His comic strip work has influenced generations of artists, including creators such as Moebius, Chris Ware and Maurice Sendak. His early animated films far outshone the work of his contemporaries, and set the model to be followed by Walt Disney and others. His two best-known creations are the newspaper comic strip Little Nemo in Slumberland, which ran from 1905 to 1914, and the animated cartoon Gertie the Dinosaur, which he created in 1914.

Overview

From a young age, McCay was a quick, prolific, and technically dextrous artist. He started his professional career making posters and performing for dime museums, and began illustrating newspapers and magazines in 1898. He joined the New York Herald in 1903, where he created popular comic strips such as Little Sammy Sneeze and Dream of the Rarebit Fiend. In 1905, his signature strip Little Nemo in Slumberland debuted, a fantasy strip in an Art Nouveau style, about a young boy and his adventurous dreams. The strip demonstrated McCay's strong graphic sense and mastery of color and linear perspective. McCay experimented with the formal elements of the comic strip page, arranging and sizing panels to increase impact and enhance elements of the narrative. McCay also produced numerous detailed editorial cartoons and was a popular performer of chalk talks on the vaudeville circuit.

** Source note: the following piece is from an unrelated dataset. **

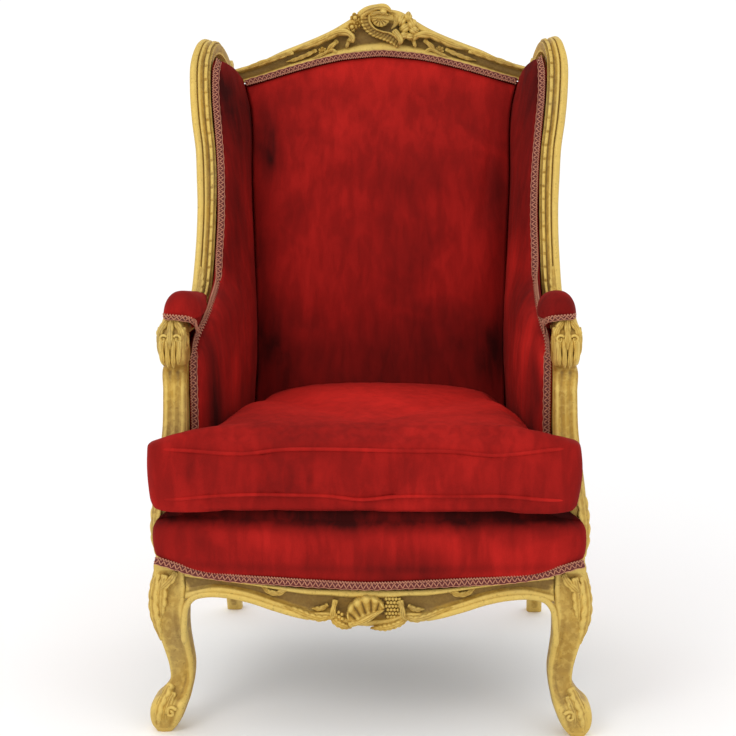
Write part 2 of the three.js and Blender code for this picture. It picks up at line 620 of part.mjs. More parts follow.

McCay was an early animation pioneer. Between 1911 and 1921 McCay self-financed and animated ten films, some of which survive only as fragments. The first three served as part of his vaudeville act, Gertie the Dinosaur, an interactive routine in which McCay appeared to give orders to a trained dinosaur. McCay and his assistants worked for twenty-two months on his most ambitious film, The Sinking of the Lusitania (1918), a patriotic recreation of the German torpedoing in 1915 of the RMS Lusitania. Lusitania was not as commercially successful as the earlier films, and McCay's later movies attracted little attention. His animation, vaudeville, and comic strip work was gradually curtailed as newspaper magnate William Randolph Hearst, his employer since 1911, expected McCay to devote his energies to editorial illustrations.

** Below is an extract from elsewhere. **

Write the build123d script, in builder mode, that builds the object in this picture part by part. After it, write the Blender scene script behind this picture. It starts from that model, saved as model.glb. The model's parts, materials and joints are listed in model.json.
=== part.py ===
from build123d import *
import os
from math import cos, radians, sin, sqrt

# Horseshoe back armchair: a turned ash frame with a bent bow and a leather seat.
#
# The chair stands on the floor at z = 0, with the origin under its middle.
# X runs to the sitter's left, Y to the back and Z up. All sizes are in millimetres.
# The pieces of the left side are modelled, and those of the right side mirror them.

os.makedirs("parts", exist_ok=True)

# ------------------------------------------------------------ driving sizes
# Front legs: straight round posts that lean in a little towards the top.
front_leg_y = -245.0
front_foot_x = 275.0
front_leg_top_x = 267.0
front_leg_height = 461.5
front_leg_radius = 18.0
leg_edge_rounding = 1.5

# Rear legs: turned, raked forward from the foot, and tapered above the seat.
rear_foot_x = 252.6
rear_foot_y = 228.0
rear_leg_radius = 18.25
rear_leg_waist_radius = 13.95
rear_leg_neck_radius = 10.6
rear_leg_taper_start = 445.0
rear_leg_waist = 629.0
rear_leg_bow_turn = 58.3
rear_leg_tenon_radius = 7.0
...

In his drawing, McCay made bold, prodigious use of linear perspective, particularly in detailed architecture and cityscapes. He textured his editorial cartoons with fine hatching, and made color a central element in Little Nemo. His comic strip work has influenced generations of cartoonists and illustrators. The technical level of McCay's animation—its naturalism, smoothness, and scale—was unmatched until Walt Disney's feature films arrived in the 1930s. He pioneered inbetweening, the use of registration marks, cycling, and other animation techniques that later became standard.